一方、マテ・デ・コカは、アンデス高地という特定の地理的環境に根差しており、その主な機能として薬用(特に高山病対策)や儀礼的な役割が強く意識されています。飲用方法は、一般的にカップに茶葉を入れて湯を注ぐという、より個人的な、あるいは少人数での飲用が主流です。このように、マテ茶とマテ・デ・コカは、植物の種類、飲用方法、地理的な広がり、そして文化的な機能において明確な違いがあり、それぞれの地域の自然環境、歴史、社会構造に適応して発展してきた独自の茶文化と言えます。

また、高地チベットのバター茶(ポチャ)との比較も示唆的です。ポチャは、濃く煮出した茶にバターと塩を加えて撹拌したもので、厳しい寒冷地での生活において、高カロリーと保温効果で体力を維持する役割を果たしています。ポチャもまた、厳しい自然環境への適応という点でマテ・デ・コカと共通していますが、バターと塩を加えるという点が大きく異なります。これは、チベットにおける牧畜文化(ヤクのバター)とアンデスにおける農耕文化の違いが、茶と食の組み合わせ方に影響を与えていると考えられます。

結論

アンデス地域におけるマテ・デ・コカ文化は、単なる飲み物の消費習慣ではなく、数千年にわたる歴史の中で、その地域の厳しい自然環境、社会構造、そして精神文化と深く結びついて形成されてきた複合的な文化現象です。コカ葉の薬用効果は、高地での生活や労働を支える上で不可欠な役割を果たし、その儀礼的な利用は、コミュニティの結束や宇宙観を維持する上で重要な意味を持っています。また、アンデス独自の食習慣との組み合わせは、限られた資源の中で最大限の栄養と活力を得るための生活の知恵を反映しています。

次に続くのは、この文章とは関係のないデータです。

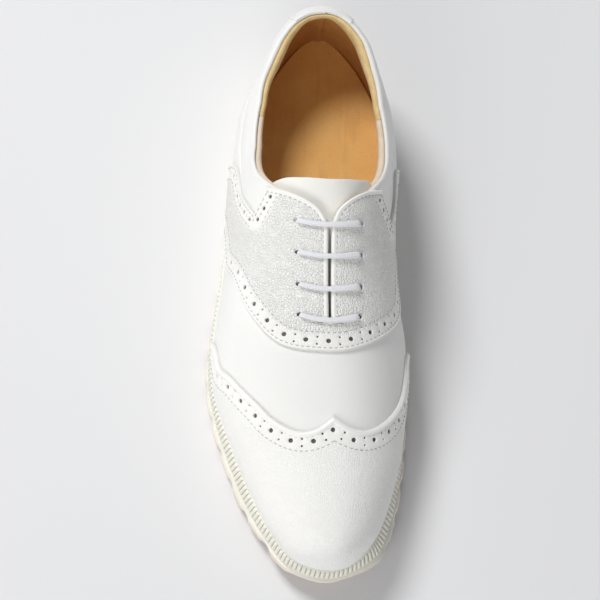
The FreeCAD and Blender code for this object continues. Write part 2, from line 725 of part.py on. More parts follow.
medial_part = half_space(1, QUARTER_SEAM_X, -160.0, 160.0)
add_feature("collar_facing_lateral", single(collar_lining_shape.common(front_part).common(lateral_part)))
add_feature("collar_facing_medial", single(collar_lining_shape.common(front_part).common(medial_part)))

HEEL_LINING_FRONT_Y = 60.0
wall_lining = wall_layer(LINING_OUT, LINING_IN, HEEL_LINING_FRONT_Y - 10.0).cut(collar_zone).cut(above_topline)
heel_part = Part.makeBox(2 * FAR, 200.0, HIGH, V(-FAR, HEEL_LINING_FRONT_Y + GAP, 0))
add_feature("heel_lining", single(wall_lining.common(heel_part)))

shell_lining_front = over_layer(LINING_OUT, LINING_IN)
VAMP_LINING_BACK_Y = -40.0
vamp_lining_zone = Part.makeBox(2 * FAR, 200.0, HIGH, V(-FAR, VAMP_LINING_BACK_Y - 200.0, 0))
add_feature("vamp_lining", single(shell_lining_front.common(vamp_lining_zone)))

# ---------------------------------------------------------------- facing stays, eyelets and lace
EYELETS_LATERAL = [(-8.7, -29.4), (-9.6, -15.8), (-10.6, -1.4), (-11.6, 12.6)]
EYELETS_MEDIAL = [(20.7, -29.4), (20.7, -15.8), (20.5, -1.4), (20.0, 12.6)]


def surface_z(x, y, offset):
    """Height of the last over a plan point."""
    w = station_angle(y)
    low, high = 0.15, math.pi - 0.15
    for _ in range(40):
        middle = (low + high) / 2
        if over_point(w, middle, offset).x > x:
            low = middle
        else:
            high = middle
    return over_point(w, low, offset).z


def surface_normal(x, y):
    """Outward direction of the last over a plan point."""
    slope_x = surface_z(x + 0.5, y, 0.0) - surface_z(x - 0.5, y, 0.0)
    slope_y = surface_z(x, y + 0.5, 0.0) - surface_z(x, y - 0.5, 0.0)
    normal = V(-slope_x, -slope_y, 1.0)
    return normal.normalize()


def hole_tool(x, y, diameter):
    """Cylinder square to the last through a plan point."""
    normal = surface_normal(x, y)
    start = V(x, y, surface_z(x, y, 0.0)) - normal * 9.0
    return Part.makeCylinder(diameter / 2, 14.0, start, normal)


EYELETS = EYELETS_LATERAL + EYELETS_MEDIAL
holes = Part.makeCompound([hole_tool(x, y, dim("eyelet_hole")) for x, y in EYELETS])
flanges = Part.makeCompound([hole_tool(x, y, dim("eyelet_flange") + 0.3) for x, y in EYELETS])
add_feature("lace_saddle", single(saddle_shape.cut(holes)))
add_feature("vamp", single(vamp_shape.cut(holes)))

STAY_FRONT_Y = -36.0
STAY_BACK_Y = 27.0
STAY_MARGIN = 2.6
STAY_WIDTH = 20.0


def stay_zone(side):
    """Upright block over one row of eyelets, beside the slit."""
    inner = THROAT_TOP_X + side * STAY_MARGIN
    low_x = min(inner, inner + side * STAY_WIDTH)
    return Part.makeBox(STAY_WIDTH, STAY_BACK_Y - STAY_FRONT_Y, HIGH, V(low_x, STAY_FRONT_Y, 0))


for name, side in (("facing_stay_lateral", -1), ("facing_stay_medial", 1)):
    strip = shell_stiff_front.common(stay_zone(side)).cut(throat).cut(flanges)
    add_feature(name, single(strip))


def blind_eyelet(x, y):
    """Flat ring behind one lace hole, square to the last."""
    normal = surface_normal(x, y)
    middle = (STIFF_OUT + STIFF_IN) / 2
    base = V(x, y, surface_z(x, y, 0.0)) + normal * (middle - dim("eyelet_thickness") / 2)
    disc = Part.makeCylinder(dim("eyelet_flange") / 2, dim("eyelet_thickness"), base, normal)
    return disc.cut(hole_tool(x, y, dim("eyelet_hole")))


add_feature("blind_eyelets", Part.makeCompound([single(blind_eyelet(x, y)) for x, y in EYELETS]))

FRONT_LINING_START = VAMP_LINING_BACK_Y + GAP
side_lining = shell_lining_front.cut(above_topline).cut(throat)
collar_box = Part.makeBox(2 * FAR, 200.0, HIGH, V(-FAR, COLLAR_FRONT_Y - GAP, 0))
side_lining = side_lining.cut(collar_zone.common(collar_box)).cut(flanges)
lining_run = Part.makeBox(2 * FAR, HEEL_LINING_FRONT_Y - FRONT_LINING_START, HIGH, V(-FAR, FRONT_LINING_START, 0))
side_lining = side_lining.common(lining_run)
SPLIT_X = SLIT_END_X
add_feature("lining_lateral", single(side_lining.common(half_space(-1, SPLIT_X - GAP / 2, -160.0, 160.0))))
add_feature("lining_medial", single(side_lining.common(half_space(1, SPLIT_X + GAP / 2, -160.0, 160.0))))

# ---------------------------------------------------------------- tongue: leather, foam and lining
TONGUE_BASE_Y = -38.0
TONGUE_TOP_Y = 37.5
TONGUE_PLAN = [
    [(-12.0, TONGUE_BASE_Y), (-14.5, -10.0), (-18.0, 12.0), (-22.5, 31.0)],
    [(-22.5, 31.0), (-20.0, 35.0), (-10.0, 37.0), (8.0, TONGUE_TOP_Y), (22.0, 36.5), (26.5, 31.0)],
    [(26.5, 31.0), (26.5, 15.0), (27.0, -10.0), (26.0, TONGUE_BASE_Y)],
    [(26.0, TONGUE_BASE_Y), (-12.0, TONGUE_BASE_Y)],
]
tongue_zone = plan_tool(TONGUE_PLAN, [])
TONGUE_OUT = -dim("tongue_drop")
TONGUE_FOAM = TONGUE_OUT - LINING - GAP
TONGUE_LINING = TONGUE_FOAM - dim("tongue_padding") - GAP
add_feature("tongue", single(over_layer(TONGUE_OUT, TONGUE_OUT - LINING).common(tongue_zone)))
add_feature("tongue_foam", single(over_layer(TONGUE_FOAM, TONGUE_FOAM - dim("tongue_padding")).common(tongue_zone)))
add_feature("tongue_lining", single(over_layer(TONGUE_LINING, TONGUE_LINING - LINING).common(tongue_zone)))

# ---------------------------------------------------------------- lace: four straight bars, ends tucked inside
OUTSIDE = 3.0
INSIDE_RUN = -4.95
HOLE_BEND = 2.2
BAR_SAG = 2.4
BAR_REACH = 8.0


def lace_point(x, y, offset):
    """A point of the lace's centre line over or under the saddle."""
    return V(x, y, surface_z(x, y, 0.0)) + surface_normal(x, y) * offset


def bar_points(start, end):
    """One bar across the slit, hanging a little towards the toe."""
    direction = 1 if end[0] > start[0] else -1
    first = (start[0] + direction * BAR_REACH, start[1] - BAR_SAG * 0.7)
    last = (end[0] - direction * BAR_REACH, end[1] - BAR_SAG * 0.7)
    centre = ((start[0] + end[0]) / 2, (start[1] + end[1]) / 2 - BAR_SAG)
    route = [(lace_point(*start, INSIDE_RUN), HOLE_BEND), (lace_point(*start, OUTSIDE), HOLE_BEND)]
    route += [(lace_point(*spot, OUTSIDE), None) for spot in (first, centre, last)]
    return route + [(lace_point(*end, OUTSIDE), HOLE_BEND), (lace_point(*end, INSIDE_RUN), HOLE_BEND)]


TOP_TAIL = [(-21.8, -3.0, -6.1), (-18.5, 7.0, -5.2)]
TOP_TIP_END = (-23.0, -16.5, -6.6)
LOW_TAIL = [(-12.5, -39.0, -5.4), (-15.5, -49.0, -6.1)]
LOW_TIP_END = (-18.5, -62.0, -6.4)
route = [(lace_point(*spot), None) for spot in TOP_TAIL]
rows = list(zip(EYELETS_LATERAL, EYELETS_MEDIAL))[::-1]
for index, (lateral, medial) in enumerate(rows):
    route += bar_points(lateral, medial) if index % 2 == 0 else bar_points(medial, lateral)
route += [(lace_point(*spot), None) for spot in LOW_TAIL]


def rounded_path(route):
    """Straight runs joined by tangent arcs: each arc takes its given radius or the largest its runs allow."""
    points = [point for point, _ in route]
    edges = []
    start = points[0]
    for k in range(1, len(points) - 1):
        back = points[k - 1] - points[k]
        ahead = points[k + 1] - points[k]
        half_turn = (math.pi - back.getAngle(ahead)) / 2
        radius = 0.45 * min(back.Length, ahead.Length) / math.tan(half_turn)
        if route[k][1]:
            radius = min(radius, route[k][1])
        reach = radius * math.tan(half_turn)
        back.normalize()
        ahead.normalize()
        enter = points[k] + back * reach
        leave = points[k] + ahead * reach
        inward = (back + ahead).normalize()
        centre = points[k] + inward * (radius / math.cos(half_turn))
        edges.append(Part.LineSegment(start, enter).toShape())
        edges.append(Part.Arc(enter, centre - inward * radius, leave).toShape())
        start = leave
    edges.append(Part.LineSegment(start, points[-1]).toShape())
    return Part.Wire(edges)


def tube(path, diameter):
    """Round tube along a path."""
    first = path.Edges[0]
    along = first.tangentAt(first.FirstParameter)
    ring = Part.Wire(Part.makeCircle(diameter / 2, first.valueAt(first.FirstParameter), along))
    return path.makePipeShell([ring], True, False)


lace_path = rounded_path(route)
LACE = dim("lace_diameter")
lace = tube(lace_path, LACE)
section = math.pi * LACE ** 2 / 4
print("lace length", round(lace_path.Length, 1), "volume share", round(lace.Volume / (section * lace_path.Length), 4))
add_feature("lace", single(lace))


TIP_GAP = 0.6


def lace_tip(end, towards):
    """Sleeve at one end of the lace."""
    along = (towards - end).normalize()
    return Part.makeCylinder(dim("tip_diameter") / 2, dim("tip_length"), end + along * TIP_GAP, along)


tips = [lace_tip(route[0][0], lace_point(*TOP_TIP_END)), lace_tip(route[-1][0], lace_point(*LOW_TIP_END))]
add_feature("lace_tips", Part.makeCompound(tips))

# ---------------------------------------------------------------- checks and files
doc.recompute()
for item in doc.Objects:
    assert not {"Invalid", "Error"} & set(item.State), item.Name
os.makedirs("parts", exist_ok=True)
for name, item in sub_parts.items():
    shape = item.Shape
    assert not shape.isNull() and shape.isValid(), name
    assert item.Label == name, name
    shape.exportStep(f"parts/{name}.step")
    box = shape.BoundBox
    print(f"{name:24s} {len(shape.Solids)} solid, {shape.Volume / 1000:8.2f} cm3, "
          f"z {box.ZMin:6.1f} to {box.ZMax:6.1f}, y {box.YMin:7.1f} to {box.YMax:6.1f}")
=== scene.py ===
import math

import bpy
import numpy as np
from mathutils import Matrix, Vector, geometry, kdtree


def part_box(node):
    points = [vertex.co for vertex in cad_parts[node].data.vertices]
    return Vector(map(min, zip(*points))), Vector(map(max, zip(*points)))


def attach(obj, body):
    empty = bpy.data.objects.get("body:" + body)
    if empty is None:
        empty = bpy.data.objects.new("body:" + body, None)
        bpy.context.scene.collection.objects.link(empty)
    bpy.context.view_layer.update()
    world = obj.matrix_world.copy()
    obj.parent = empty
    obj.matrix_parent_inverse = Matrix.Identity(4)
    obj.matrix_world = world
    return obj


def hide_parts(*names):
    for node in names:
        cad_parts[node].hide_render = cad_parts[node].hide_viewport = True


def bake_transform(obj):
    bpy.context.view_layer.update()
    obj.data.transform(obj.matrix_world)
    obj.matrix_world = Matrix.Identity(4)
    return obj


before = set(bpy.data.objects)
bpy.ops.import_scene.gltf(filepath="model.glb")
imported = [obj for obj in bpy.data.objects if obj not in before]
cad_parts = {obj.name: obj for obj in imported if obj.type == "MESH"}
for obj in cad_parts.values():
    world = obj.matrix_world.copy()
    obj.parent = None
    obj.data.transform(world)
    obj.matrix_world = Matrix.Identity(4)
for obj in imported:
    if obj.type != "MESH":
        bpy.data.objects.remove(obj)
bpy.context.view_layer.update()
scene = bpy.context.scene
MM = 0.001

# ---------------------------------------------------------------- lines and points
def ease(share):
    """Soft start and stop between 0 and 1."""
    share = np.clip(share, 0, 1)
    return share * share * (3 - 2 * share)


def run_length(line):
    """Length along a line at each of its points."""
    return np.concatenate([[0], np.cumsum(np.linalg.norm(np.diff(line, axis=0), axis=1))])


def at_length(at, length, line):
    """Points of a line at some lengths along it."""
    return np.stack([np.interp(at, length, line[:, k]) for k in range(line.shape[1])], -1)


def resample(line, step):
    """Points about one step apart along a line, both ends kept."""
    length = run_length(line)
    count = max(1, int(round(length[-1] / step)))
    return at_length(np.linspace(0, length[-1], count + 1), length, line)


def catmull_rom(points, density):
    """Smooth line through all points but the first and the last."""
    t = np.linspace(0, 1, density, endpoint=False)[:, None]
    return np.vstack([0.5 * (2 * b + (c - a) * t + (2 * a - 5 * b + 4 * c - d) * t ** 2
                             + (3 * b - a - 3 * c + d) * t ** 3)
                      for a, b, c, d in zip(points, points[1:], points[2:], points[3:])])


def curve(points, density=10):
    """Smooth open line through points."""
    points = np.asarray(points, float)
    ends = np.vstack([2 * points[0] - points[1], points, 2 * points[-1] - points[-2]])
    return np.vstack([catmull_rom(ends, density), points[-1:]])


def closed_curve(points, density=24):
    """Smooth closed line through points, its first point repeated at the end."""
    loop = catmull_rom(np.vstack([points[-1:], points, points[:2]]), density)
    return np.vstack([loop, loop[:1]])


def unit(vectors):
    """The same directions at length 1."""
    return vectors / np.maximum(np.linalg.norm(vectors, axis=1), 1e-9)[:, None]


def in_space(points):
    """Flat points are taken at height 0."""
    return np.pad(points, ((0, 0), (0, 3 - points.shape[1])))


def tree_of(points):
    tree = kdtree.KDTree(len(points))
    for index, point in enumerate(in_space(points)):
        tree.insert(point, index)
    tree.balance()
    return tree


def distances(tree, points):
    return np.array([tree.find(point)[2] for point in in_space(points)])


def inside(points, loop):
    x, y = points[:, 0:1], points[:, 1:2]
    x0, y0 = loop[:, 0], loop[:, 1]
    x1, y1 = np.roll(x0, -1), np.roll(y0, -1)
    crosses = (y0 > y) != (y1 > y)
    at = (x1 - x0) * (y - y0) / np.where(y1 == y0, 1e-12, y1 - y0) + x0
    return (crosses & (x < at)).sum(1) % 2 == 1


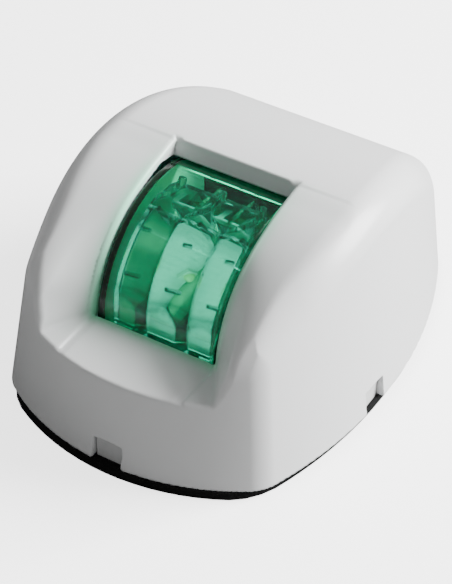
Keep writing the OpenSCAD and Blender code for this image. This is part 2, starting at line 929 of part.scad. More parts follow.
module block_screw() {
    color("silver")
        translate([0, block_mid_y, floor_z + block_h - block_sink])
            screw_down(block_head_d, block_head_h, block_screw_d, block_screw_l);
}

cover();
base_plate();
base_gasket();
cable_grommet();
lamp_tray();
lens();
lens_seal();
lamp_screws();
barrel_optic();
led_board();
led_packages();
led_domes();
thermal_pad();
heat_sink();
board_screws();
sink_screws();
driver_board();
driver_chip();
inductor();
capacitor();
protection_diode();
board_links();
potting_plug();
red_lead();
black_lead();
terminal_block();
terminal_sleeves();
terminal_screws();
block_screw();
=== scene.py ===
"""Looks for a small boat's LED sidelight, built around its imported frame.

Every length is in metres, in the frame's own axes: X across, Y to the back, Z up, with the window facing -Y.
"""

import math

import bpy
import numpy as np
from bpy.props import FloatProperty, FloatVectorProperty, IntProperty, PointerProperty, StringProperty
from mathutils import Matrix, Vector


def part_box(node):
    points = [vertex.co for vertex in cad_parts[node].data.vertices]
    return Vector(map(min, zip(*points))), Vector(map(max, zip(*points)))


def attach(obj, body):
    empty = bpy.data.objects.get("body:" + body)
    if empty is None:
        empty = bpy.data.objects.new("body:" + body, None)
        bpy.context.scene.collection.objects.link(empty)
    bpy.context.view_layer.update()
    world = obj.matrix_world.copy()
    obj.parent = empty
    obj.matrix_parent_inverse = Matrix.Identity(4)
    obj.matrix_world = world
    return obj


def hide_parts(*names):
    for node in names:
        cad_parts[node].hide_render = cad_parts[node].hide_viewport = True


bl_info = {
    "name": "Boat Sidelight",
    "version": (1, 0, 0),
    "blender": (4, 5, 0),
    "location": "View3D > Sidebar > Sidelight",
    "description": "Builds the finished pieces of a small LED sidelight around its frame",
    "category": "Object",
}

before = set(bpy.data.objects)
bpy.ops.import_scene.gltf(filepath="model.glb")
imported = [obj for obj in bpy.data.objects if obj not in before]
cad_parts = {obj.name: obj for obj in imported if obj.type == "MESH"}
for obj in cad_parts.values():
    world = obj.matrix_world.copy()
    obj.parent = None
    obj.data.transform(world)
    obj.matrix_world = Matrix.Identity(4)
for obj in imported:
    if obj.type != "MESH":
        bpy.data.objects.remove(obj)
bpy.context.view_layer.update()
MM = 0.001


# ---- Settings ----


def length(name, description, mm):
    """A size in millimetres, kept as a length in metres."""
    return FloatProperty(name=name, description=description, default=mm * MM, unit="LENGTH", precision=5)


def colour(name, description, code):
    """A colour given as an sRGB hex code."""
    return FloatVectorProperty(name=name, description=description, default=linear(code), subtype="COLOR", size=3)


def linear(code):
    """Linear red, green and blue of an sRGB hex code."""
    parts = [int(code[i : i + 2], 16) / 255 for i in (1, 3, 5)]
    return tuple(c / 12.92 if c <= 0.04045 else ((c + 0.055) / 1.055) ** 2.4 for c in parts)


class SidelightForm(bpy.types.PropertyGroup):
    """Sizes of the moulded cover and of the lens under it."""

    wall: length("Wall", "Thickness of the cover's walls", 2)
    foot_d: length("Foot depth", "Depth of the cover at its bottom edge", 103.4)
    front_set: length("Front set", "Front wall's foot, short of half the depth", 1.1)
    axis_ahead: length("Lens axis", "Distance of the lens axis in front of the centre", 8.6)
    side_r: length("Side radius", "Plan radius of the bulging sides", 106)
    front_r: length("Front radius", "Plan radius of the front wall", 51.45)
    back_r: length("Back radius", "Plan radius of the back wall", 67.45)
    draft: FloatProperty(name="Draft", description="Lean of the walls", default=math.radians(7.6), subtype="ANGLE")
    arch_r: length("Arch radius", "Radius of the barrel top", 58.2)
    crest_back: length("Crest", "Distance of the crest behind the centre", -0.2)
    waist_front: length("Waist", "Distance of the widest point in front of the centre", 0.9)
    corner_r: length("Corner rounding", "Rounding of the upright corners", 1.4)
    shoulder_r: length("Shoulder rounding", "Rounding between the sides and the top", 6.5)
    crease_r: length("Crease rounding", "Rounding between the front wall and the top", 1.2)
    window_w: length("Window width", "Clear width between the jambs at the lens", 28.6)
    lip_w: length("Lip width", "Width at the outer edge of the lip", 31)
    flare_w: length("Flare width", "Width between the outer edges of the splayed jambs", 44.8)
    sill_w: length("Sill width", "Width between the splayed jambs at the sill", 41.6)
    sill_h: length("Sill height", "Height of the sill above the deck", 22.5)
    seam_h: length("Seam height", "Height at which the jambs stop widening", 30.4)
    lip_h: length("Lip height", "Height of the lip above the lens", 1.1)
    header_angle: FloatProperty(
        name="Header angle", description="Header's angle about the lens axis",
        default=math.radians(106), subtype="ANGLE",
    )
    near_angle: FloatProperty(
        name="Lip fade angle", description="Angle where the lip starts to meet the skin", default=math.radians(68),
        subtype="ANGLE"
    )
    corner_dip: length("Corner dip", "Depth of the lip under the skin at the header", 0.1)
    notch_w: length("Notch width", "Width of each pry notch", 6.8)
    notch_h: length("Notch height", "Height of each pry notch", 5.5)
    notch_front: length("Notch place", "Distance of the side notches in front of the centre", 5.7)
    lens_r: length("Lens radius", "Outer radius of the lens about its level axis", 23.5)
    lens_t: length("Lens thickness", "Thickness of the lens", 2)
    lens_end_t: length("Lens end thickness", "Thickness of the lens's ends beside the optic", 0.8)
    lens_gap: length("Lens gap", "Gap between the lens and the cover", 0.3)
    rib_t: length("Rib thickness", "Thickness of the rib across the inside of the lens", 1.4)
    rib_h: length("Rib height", "Height of the rib below the crest of the lens", 5)
    barrel_depth: length("Barrel depth", "Depth of the grooves between the optic's barrels", 2.9)
    disc_gap: length("Disc gap", "Gap between a barrel and the rim of each flat disc", 0.12)
    screw_d: length("Lamp screw", "Diameter of the lamp screws", 3)
    screw_head_d: length("Lamp screw head", "Diameter of the lamp screws' heads", 5)
    screw_head_h: length("Lamp screw head height", "Height of the lamp screws' heads", 1.8)
    small_screw_d: length("Small screw", "Diameter of the board and heat sink screws", 2)
    small_head_d: length("Small screw head", "Diameter of their heads", 3.4)
    small_head_h: length("Small screw head height", "Height of their heads", 1.2)
    clamp_d: length("Clamp screw", "Diameter of the terminals' clamp screws", 2.4)
    clamp_head_d: length("Clamp screw head", "Diameter of their heads", 3.4)
    clamp_head_h: length("Clamp screw head height", "Height of their heads", 1.8)
    block_screw_d: length("Block screw", "Diameter of the terminal block's screw", 2.8)
    block_head_h: length("Block screw head height", "Height of its head", 1.6)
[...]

現代において、マテ・デ・コカ文化は、麻薬問題との関連という困難な課題に直面しながらも、多くの地域で伝統文化として継承されています。その存続は、アンデスの人々の文化的権利の問題であると同時に、古来からの知恵や持続可能な利用方法の再評価にも繋がる可能性を秘めています。マテ・デ・コカ文化を深く理解することは、単に特定の地域の茶と食を知ることにとどまらず、人間がどのように自然環境に適応し、社会を築き、精神性を育んできたのかを考察する上で、非常に豊かな示唆を与えてくれるものと言えるでしょう。今後の研究においては、伝統的な知見と現代科学のさらなる連携や、地域社会における文化継承の取り組みなどが重要な論点となると考えられます。